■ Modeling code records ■

>> start

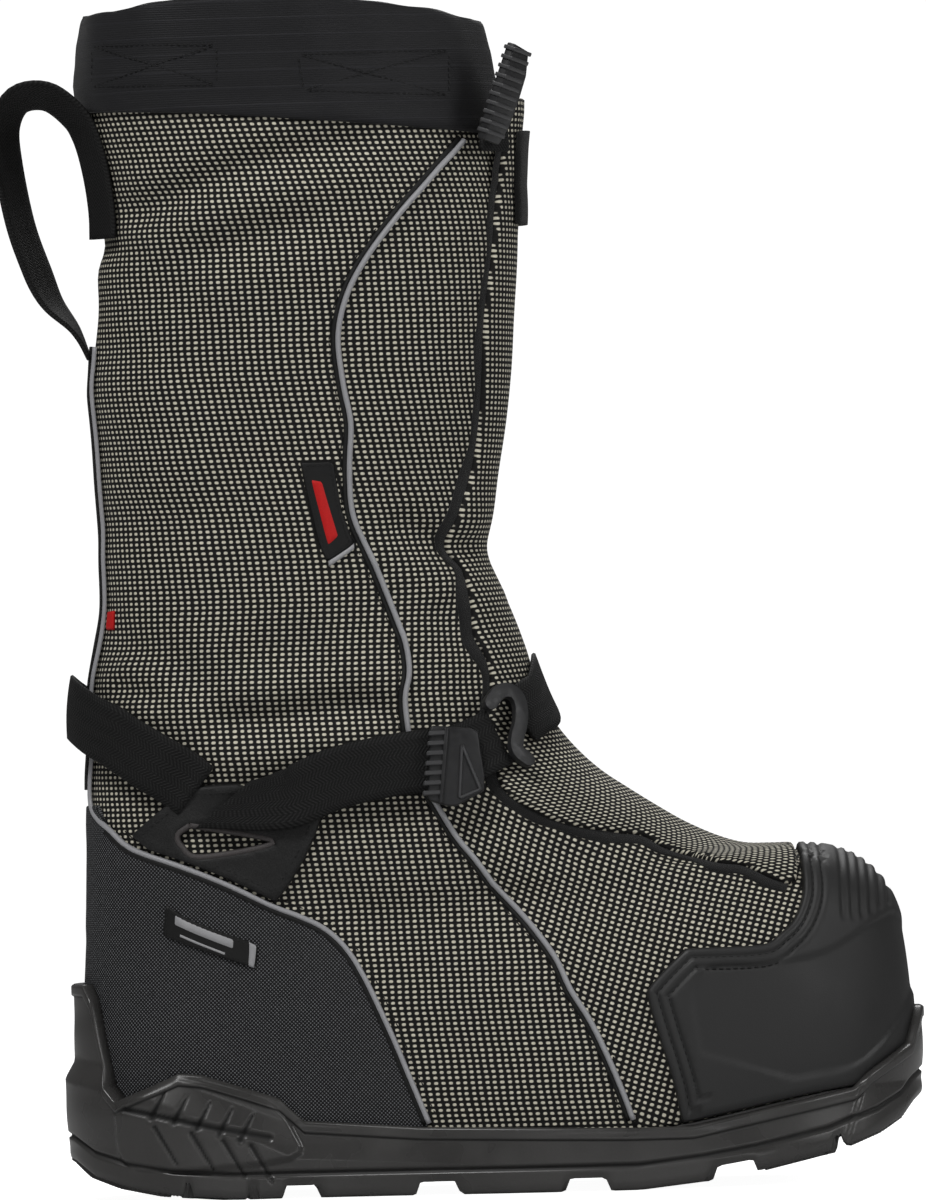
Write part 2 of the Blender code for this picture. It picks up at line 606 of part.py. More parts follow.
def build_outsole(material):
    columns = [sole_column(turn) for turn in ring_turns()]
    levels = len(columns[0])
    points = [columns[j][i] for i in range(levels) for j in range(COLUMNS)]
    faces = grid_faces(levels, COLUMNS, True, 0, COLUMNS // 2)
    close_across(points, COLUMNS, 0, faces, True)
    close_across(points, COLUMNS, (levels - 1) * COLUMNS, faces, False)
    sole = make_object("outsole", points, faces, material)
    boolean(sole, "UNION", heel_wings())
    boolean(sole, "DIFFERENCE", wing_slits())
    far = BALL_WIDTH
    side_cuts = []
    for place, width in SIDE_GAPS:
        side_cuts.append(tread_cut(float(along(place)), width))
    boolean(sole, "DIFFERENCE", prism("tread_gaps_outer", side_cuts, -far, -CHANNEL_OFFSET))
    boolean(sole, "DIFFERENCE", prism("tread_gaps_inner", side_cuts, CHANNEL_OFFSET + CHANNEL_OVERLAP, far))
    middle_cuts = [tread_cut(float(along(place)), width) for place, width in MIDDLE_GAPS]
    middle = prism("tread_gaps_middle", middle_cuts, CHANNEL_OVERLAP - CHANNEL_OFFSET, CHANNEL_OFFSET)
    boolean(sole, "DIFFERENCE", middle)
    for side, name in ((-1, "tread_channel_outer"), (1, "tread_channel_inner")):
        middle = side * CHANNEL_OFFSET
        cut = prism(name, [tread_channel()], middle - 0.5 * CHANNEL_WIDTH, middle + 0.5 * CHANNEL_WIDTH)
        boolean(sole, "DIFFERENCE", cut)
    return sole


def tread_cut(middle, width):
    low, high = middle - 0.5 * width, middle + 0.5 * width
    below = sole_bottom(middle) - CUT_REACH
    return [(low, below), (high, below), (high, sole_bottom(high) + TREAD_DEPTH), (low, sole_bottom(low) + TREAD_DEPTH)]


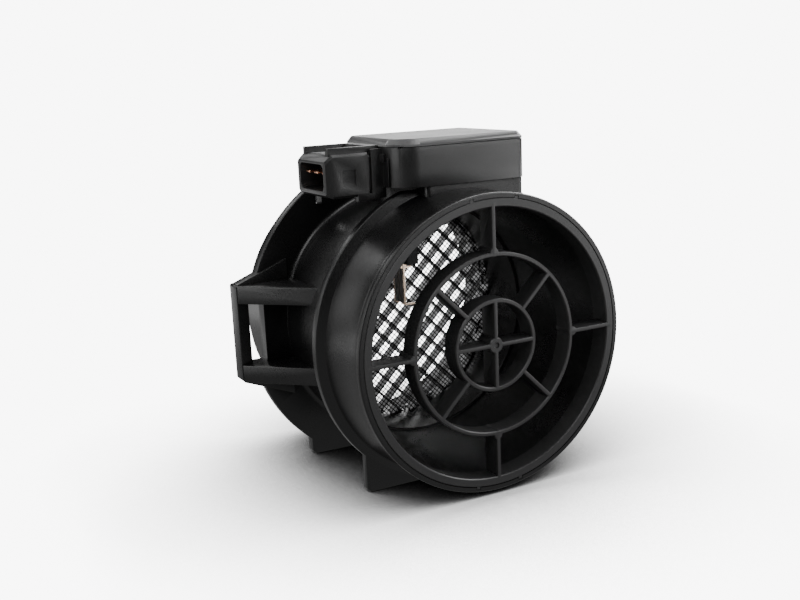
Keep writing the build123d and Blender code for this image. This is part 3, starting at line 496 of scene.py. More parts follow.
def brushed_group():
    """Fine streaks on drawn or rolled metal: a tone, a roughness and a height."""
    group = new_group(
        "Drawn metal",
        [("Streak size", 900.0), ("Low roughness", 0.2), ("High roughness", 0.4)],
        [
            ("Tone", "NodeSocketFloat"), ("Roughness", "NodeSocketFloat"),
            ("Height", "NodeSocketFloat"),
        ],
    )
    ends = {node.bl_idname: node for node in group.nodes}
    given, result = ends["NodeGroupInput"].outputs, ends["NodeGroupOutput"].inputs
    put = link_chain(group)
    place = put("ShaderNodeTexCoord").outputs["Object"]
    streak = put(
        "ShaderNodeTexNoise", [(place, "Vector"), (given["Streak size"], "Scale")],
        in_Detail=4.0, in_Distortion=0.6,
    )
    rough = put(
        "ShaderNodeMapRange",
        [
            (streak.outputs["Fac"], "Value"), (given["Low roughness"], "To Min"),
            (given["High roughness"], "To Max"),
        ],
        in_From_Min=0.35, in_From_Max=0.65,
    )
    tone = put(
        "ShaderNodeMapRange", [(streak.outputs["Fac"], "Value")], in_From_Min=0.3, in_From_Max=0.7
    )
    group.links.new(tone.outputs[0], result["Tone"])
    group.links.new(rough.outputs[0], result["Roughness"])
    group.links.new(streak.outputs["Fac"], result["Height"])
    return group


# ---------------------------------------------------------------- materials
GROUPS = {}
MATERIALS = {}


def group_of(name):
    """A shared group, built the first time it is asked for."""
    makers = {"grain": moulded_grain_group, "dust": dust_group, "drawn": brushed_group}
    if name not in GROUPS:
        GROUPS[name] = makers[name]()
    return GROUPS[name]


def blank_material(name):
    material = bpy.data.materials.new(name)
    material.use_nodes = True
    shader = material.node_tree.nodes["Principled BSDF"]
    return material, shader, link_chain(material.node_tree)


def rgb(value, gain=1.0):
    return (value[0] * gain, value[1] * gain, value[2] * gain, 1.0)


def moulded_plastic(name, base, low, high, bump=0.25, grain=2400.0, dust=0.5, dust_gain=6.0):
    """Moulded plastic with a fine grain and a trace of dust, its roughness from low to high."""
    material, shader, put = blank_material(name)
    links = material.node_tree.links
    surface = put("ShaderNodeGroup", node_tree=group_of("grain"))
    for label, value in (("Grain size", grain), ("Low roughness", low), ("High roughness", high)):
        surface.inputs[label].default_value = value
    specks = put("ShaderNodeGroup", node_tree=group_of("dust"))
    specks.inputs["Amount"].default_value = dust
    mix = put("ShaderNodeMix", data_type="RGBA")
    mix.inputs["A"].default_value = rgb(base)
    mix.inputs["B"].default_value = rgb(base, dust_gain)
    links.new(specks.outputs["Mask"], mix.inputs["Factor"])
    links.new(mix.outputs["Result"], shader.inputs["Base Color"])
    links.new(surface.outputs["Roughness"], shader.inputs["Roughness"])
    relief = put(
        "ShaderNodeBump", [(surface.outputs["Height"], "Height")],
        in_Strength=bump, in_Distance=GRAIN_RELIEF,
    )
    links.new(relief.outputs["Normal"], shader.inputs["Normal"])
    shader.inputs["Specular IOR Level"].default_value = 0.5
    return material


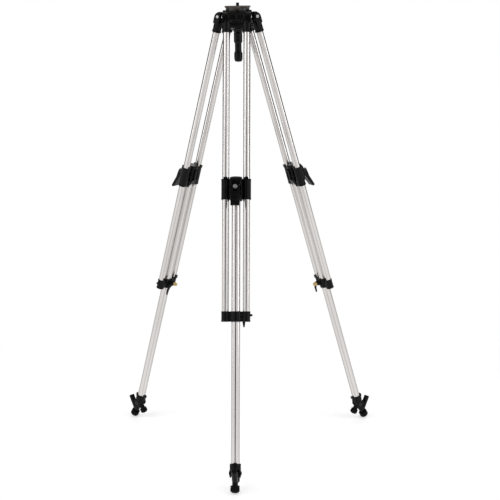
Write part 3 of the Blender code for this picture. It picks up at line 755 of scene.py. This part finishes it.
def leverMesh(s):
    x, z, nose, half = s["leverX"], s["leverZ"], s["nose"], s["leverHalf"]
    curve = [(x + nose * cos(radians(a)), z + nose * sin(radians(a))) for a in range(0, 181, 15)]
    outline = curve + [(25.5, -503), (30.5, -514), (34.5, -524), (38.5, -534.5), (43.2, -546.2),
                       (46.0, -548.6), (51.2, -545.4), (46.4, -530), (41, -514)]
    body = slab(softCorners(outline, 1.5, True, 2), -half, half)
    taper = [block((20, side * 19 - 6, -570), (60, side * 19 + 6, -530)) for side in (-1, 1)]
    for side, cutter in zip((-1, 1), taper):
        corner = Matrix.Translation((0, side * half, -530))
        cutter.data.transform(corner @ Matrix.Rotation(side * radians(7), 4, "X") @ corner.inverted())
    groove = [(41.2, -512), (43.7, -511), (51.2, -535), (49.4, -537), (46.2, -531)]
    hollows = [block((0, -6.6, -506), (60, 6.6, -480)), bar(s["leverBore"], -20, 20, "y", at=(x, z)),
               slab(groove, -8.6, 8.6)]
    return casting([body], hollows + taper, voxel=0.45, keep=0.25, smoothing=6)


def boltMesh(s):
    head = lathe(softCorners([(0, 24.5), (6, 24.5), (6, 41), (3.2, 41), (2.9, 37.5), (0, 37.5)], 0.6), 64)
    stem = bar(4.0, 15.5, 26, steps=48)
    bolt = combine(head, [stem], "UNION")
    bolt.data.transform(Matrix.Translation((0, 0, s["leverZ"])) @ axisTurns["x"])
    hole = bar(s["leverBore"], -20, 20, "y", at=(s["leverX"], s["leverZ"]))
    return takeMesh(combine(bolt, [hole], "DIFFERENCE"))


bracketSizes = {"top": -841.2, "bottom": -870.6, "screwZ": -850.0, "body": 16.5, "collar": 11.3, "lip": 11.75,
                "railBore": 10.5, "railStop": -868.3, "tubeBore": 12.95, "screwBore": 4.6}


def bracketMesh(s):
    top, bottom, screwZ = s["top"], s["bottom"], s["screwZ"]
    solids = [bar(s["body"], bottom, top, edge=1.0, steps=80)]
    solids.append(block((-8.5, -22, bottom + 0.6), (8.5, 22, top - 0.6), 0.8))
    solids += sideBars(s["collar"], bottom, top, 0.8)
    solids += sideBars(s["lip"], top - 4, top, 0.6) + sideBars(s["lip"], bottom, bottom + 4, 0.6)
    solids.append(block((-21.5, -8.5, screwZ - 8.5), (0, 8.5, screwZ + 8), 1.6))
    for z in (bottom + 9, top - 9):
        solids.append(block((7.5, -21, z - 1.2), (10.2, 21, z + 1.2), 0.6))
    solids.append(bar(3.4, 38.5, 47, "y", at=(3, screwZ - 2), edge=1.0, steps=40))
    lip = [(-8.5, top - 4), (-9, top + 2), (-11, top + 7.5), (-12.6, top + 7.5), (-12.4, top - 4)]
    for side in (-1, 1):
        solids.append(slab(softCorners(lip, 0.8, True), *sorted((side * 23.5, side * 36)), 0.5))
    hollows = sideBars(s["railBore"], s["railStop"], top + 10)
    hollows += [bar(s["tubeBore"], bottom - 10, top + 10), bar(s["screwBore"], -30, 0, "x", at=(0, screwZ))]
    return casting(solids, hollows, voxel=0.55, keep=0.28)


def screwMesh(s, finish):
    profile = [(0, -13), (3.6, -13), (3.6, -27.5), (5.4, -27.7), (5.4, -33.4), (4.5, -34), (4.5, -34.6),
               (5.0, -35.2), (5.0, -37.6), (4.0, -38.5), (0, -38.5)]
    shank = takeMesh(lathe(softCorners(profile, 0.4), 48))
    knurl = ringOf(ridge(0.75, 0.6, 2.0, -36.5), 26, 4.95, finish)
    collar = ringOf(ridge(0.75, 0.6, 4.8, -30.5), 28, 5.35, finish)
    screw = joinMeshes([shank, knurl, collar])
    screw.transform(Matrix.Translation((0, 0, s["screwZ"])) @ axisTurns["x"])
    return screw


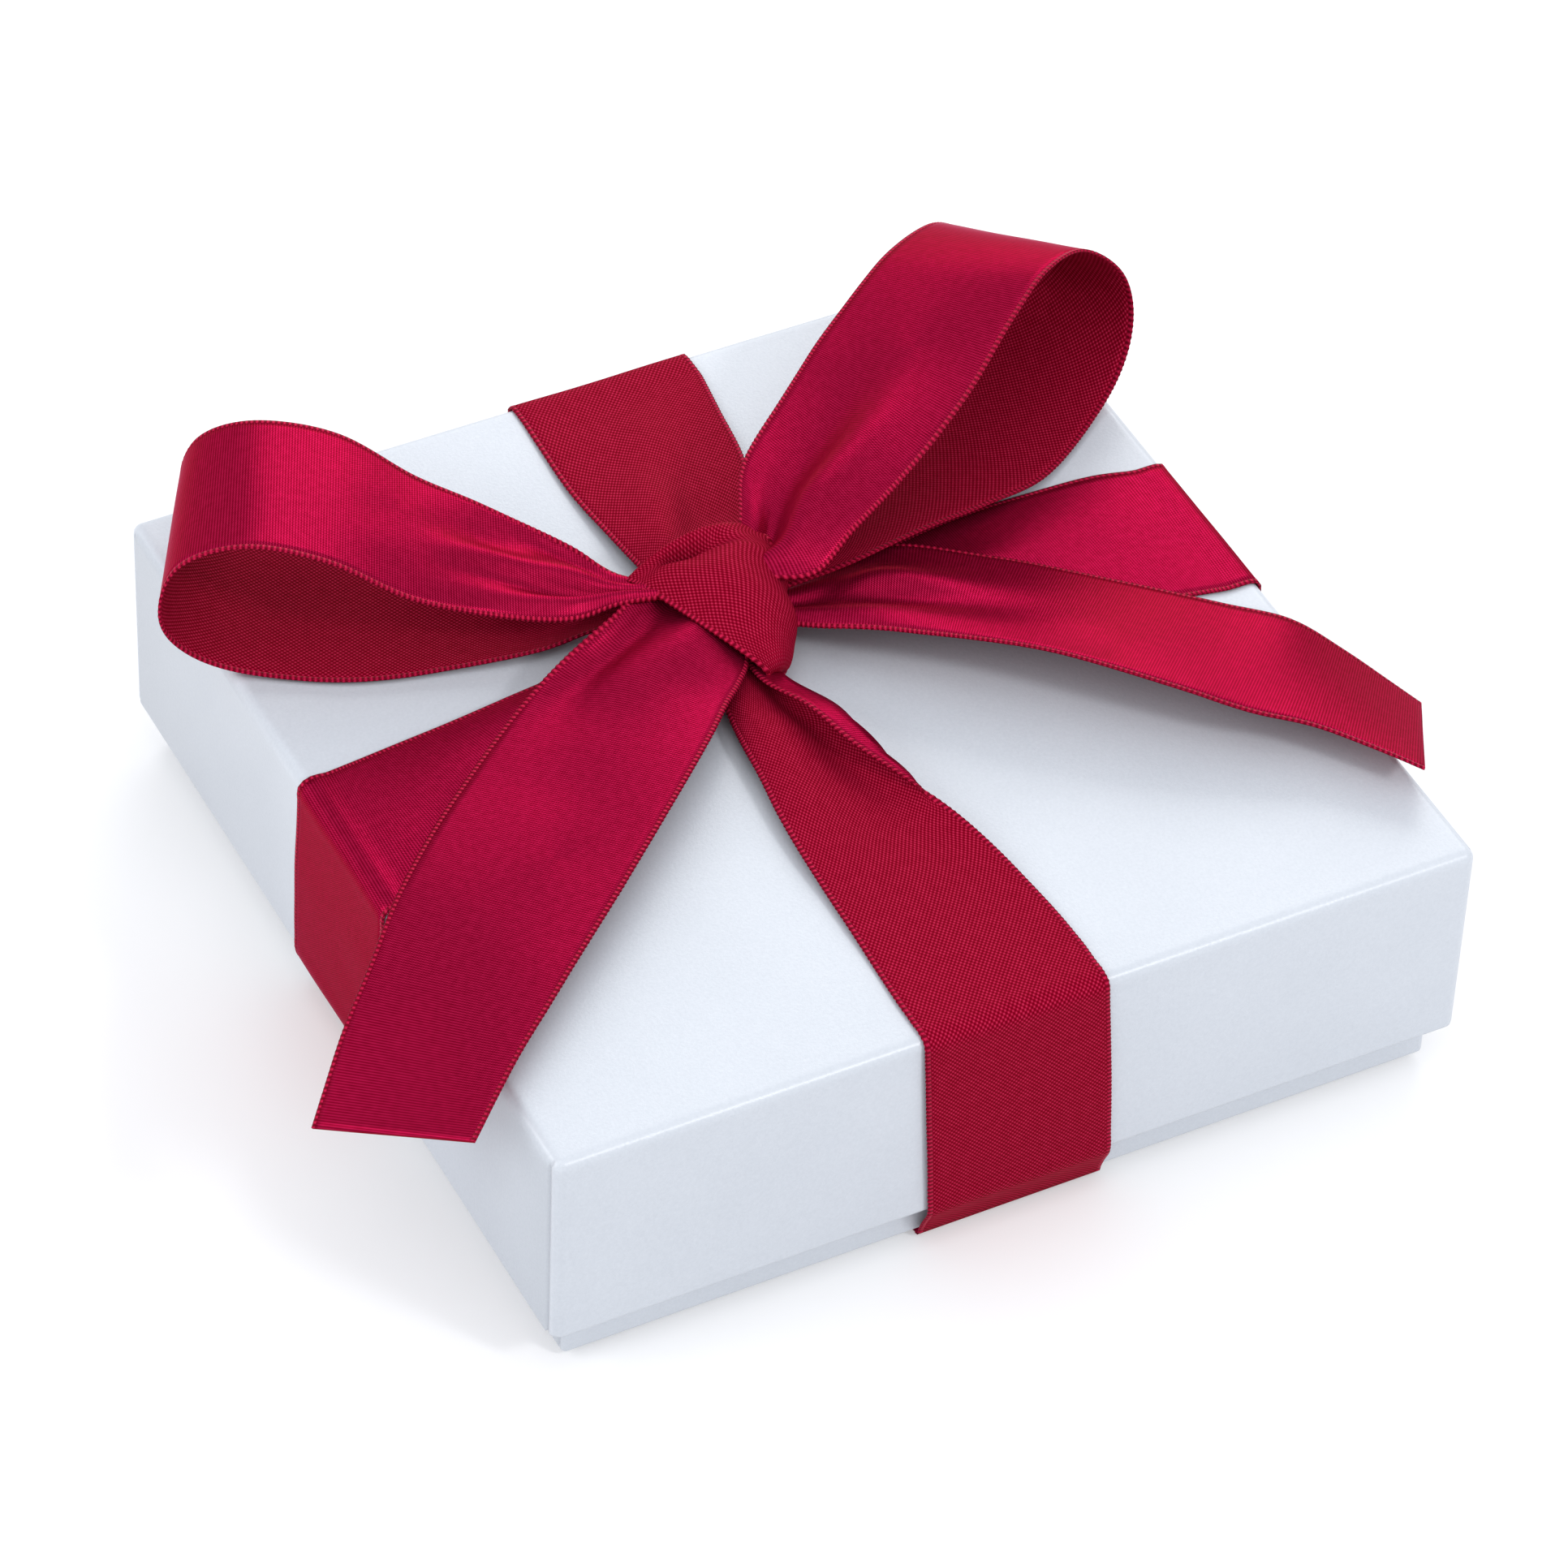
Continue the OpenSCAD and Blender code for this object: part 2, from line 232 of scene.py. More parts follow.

>> end

■ Aim of the task ■
From the opening line of the data above through the line that contains "return sole", please print each line as it stands and only those lines.

■ Full response ■
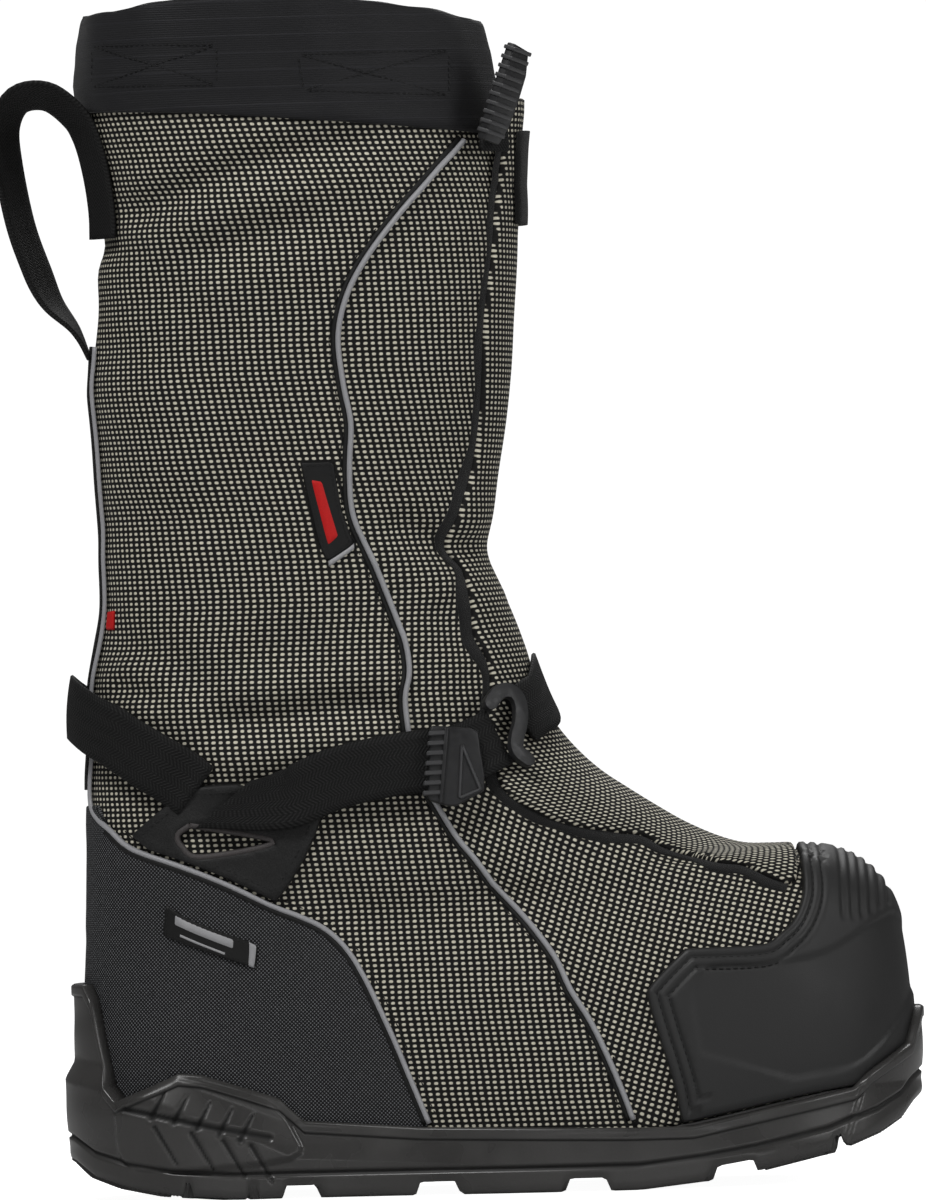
Write part 2 of the Blender code for this picture. It picks up at line 606 of part.py. More parts follow.
def build_outsole(material):
    columns = [sole_column(turn) for turn in ring_turns()]
    levels = len(columns[0])
    points = [columns[j][i] for i in range(levels) for j in range(COLUMNS)]
    faces = grid_faces(levels, COLUMNS, True, 0, COLUMNS // 2)
    close_across(points, COLUMNS, 0, faces, True)
    close_across(points, COLUMNS, (levels - 1) * COLUMNS, faces, False)
    sole = make_object("outsole", points, faces, material)
    boolean(sole, "UNION", heel_wings())
    boolean(sole, "DIFFERENCE", wing_slits())
    far = BALL_WIDTH
    side_cuts = []
    for place, width in SIDE_GAPS:
        side_cuts.append(tread_cut(float(along(place)), width))
    boolean(sole, "DIFFERENCE", prism("tread_gaps_outer", side_cuts, -far, -CHANNEL_OFFSET))
    boolean(sole, "DIFFERENCE", prism("tread_gaps_inner", side_cuts, CHANNEL_OFFSET + CHANNEL_OVERLAP, far))
    middle_cuts = [tread_cut(float(along(place)), width) for place, width in MIDDLE_GAPS]
    middle = prism("tread_gaps_middle", middle_cuts, CHANNEL_OVERLAP - CHANNEL_OFFSET, CHANNEL_OFFSET)
    boolean(sole, "DIFFERENCE", middle)
    for side, name in ((-1, "tread_channel_outer"), (1, "tread_channel_inner")):
        middle = side * CHANNEL_OFFSET
        cut = prism(name, [tread_channel()], middle - 0.5 * CHANNEL_WIDTH, middle + 0.5 * CHANNEL_WIDTH)
        boolean(sole, "DIFFERENCE", cut)
    return sole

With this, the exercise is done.